I went down a whole rabbit hole with this post about the boot.img format and another project that makes a custom boot.img – It’s actually possible to download The Pi Foundation boot.img unpack it – then unpack the rootfs.cpio.zst within and get at the S99rpi-imager service script – edit that and repack it all – then re-sign the root.cpio.zst pack/unpack commands look sort of like this
losetup -f # note next available loop dev
losetup -P /dev/loop15 ./boot.img
mount /dev/loop15 /mnt/boot
mkdir rootfs
cd rootfs
zstdcat /mnt/boot/rootfs.cpio.zst | cpio -dmvi
vi etc/init.d/S99rpi-imager
… make your edits (you only get 32MB so don’t go too crazy – and the level must be the max:19 in the zstd compressor)…

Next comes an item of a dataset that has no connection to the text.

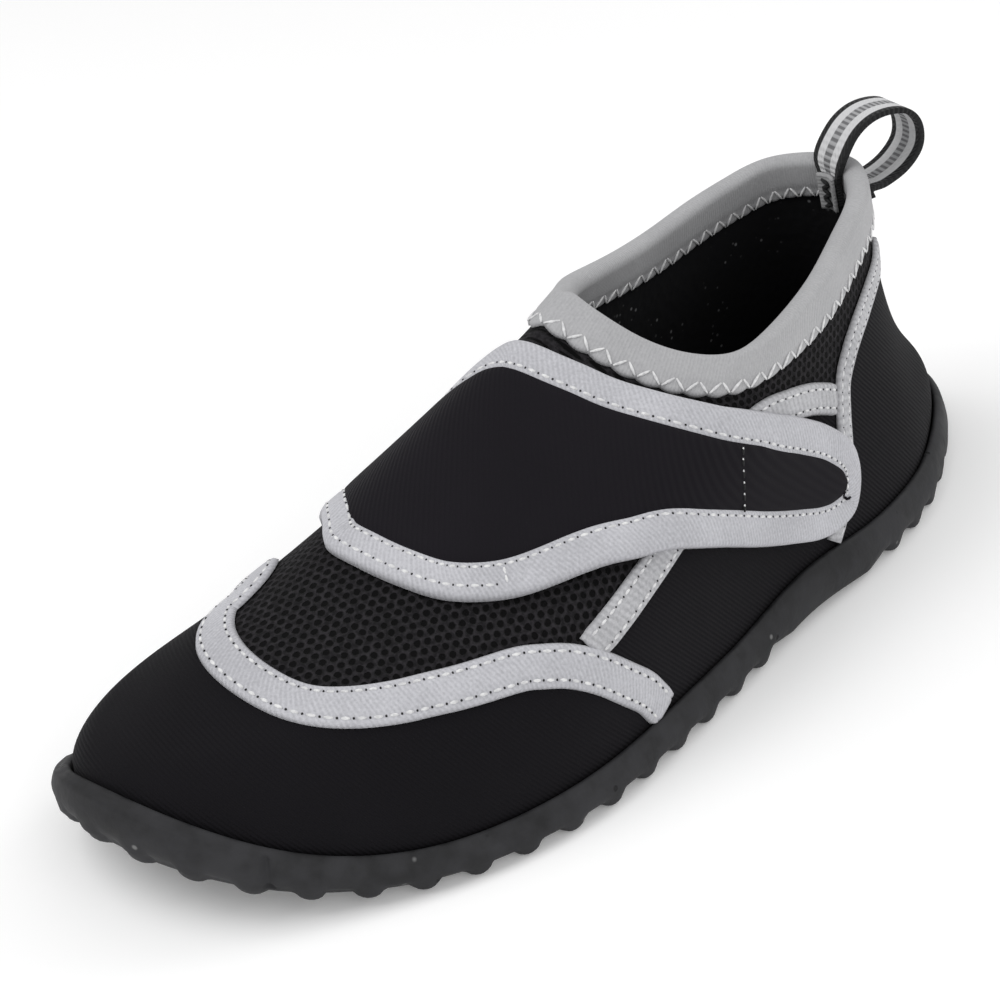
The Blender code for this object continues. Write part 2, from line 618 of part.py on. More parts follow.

this is the project ref’d in the above thread – I did build the boot images in that repo – and that’s how I figured out the format of the output directory and how to unpack and repack boot.img and rootfs.cpio.zst
Node labels for serial_number and model were a later addition when I added grafana monitoring. You add node labels for the k3s nodes in /etc/rancher/k3s/config.yml. A couple of the prometheus/grafana pods use aprox. 1GB ram – which pretty much swamps any of the Pi4 nodes (these are only 2GB). Setting node labels let me set node affinity so that those larger deployments end up on a Pi5 (one has 4GB and the other is 8GB).